Jon Bradshaw, who chairs the Sydney Aerospace and Defence Interest Group (SADIG) skills committee, insists more legislation is needed to fuel the fire within Australia’s manufacturing industry.
“Australia is, by any assessment, well inside the top 10 defence purchasers in the world,” he said. “However, those few SMEs that are successful are that way despite, rather than because of, a lack of local interest.
“In the UK and the States, both countries have strong commitments towards a 25-per-cent SME involvement in all areas of their governments’ procurements.
“Currently in Australia, with no legislative arrangements in place … the lion’s share is going offshore to supply chain companies sourced through the foreign-owned primes.
“One of the most direct ways the government can encourage and nurture small businesses is through federal contracts. This is legislation we desperately need to kick-start our sovereign capability; to provide critical mass, support for investment and sustainability.

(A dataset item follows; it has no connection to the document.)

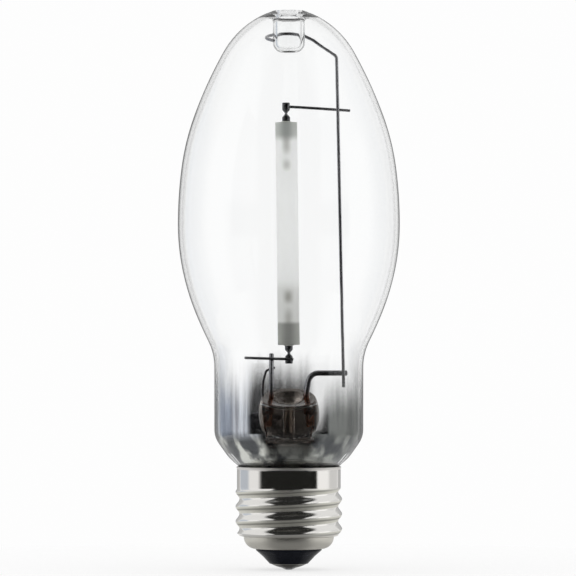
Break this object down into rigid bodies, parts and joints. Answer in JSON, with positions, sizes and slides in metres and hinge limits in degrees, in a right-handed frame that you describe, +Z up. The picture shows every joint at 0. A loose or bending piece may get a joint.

“It will certainly take a great leap of faith to believe that original equipment manufacturers (OEMs) based overseas will really entertain an appetite to underwrite export market development from Australia in competition with their operations.”
By looking at both domestic and export opportunities – within both the defence sector and other related sectors – programmes such as the JSF are “absolutely critical to clarifying the global competitiveness benchmarks” if SMEs are going to thrive, according to the DMTC.
“It’s long been understood that companies from SMEs right through to primes need a diversified base to thrive,” Dr Hodge, of DMTC, continued.
“The Australian Government’s commitment to the defence sector is certainly very welcome and it’s now a case of the rubber hitting the road as all of the promises in the suit of White Paper, Industry Policy Statement and the Integrated Investment Program start to come to fruition.”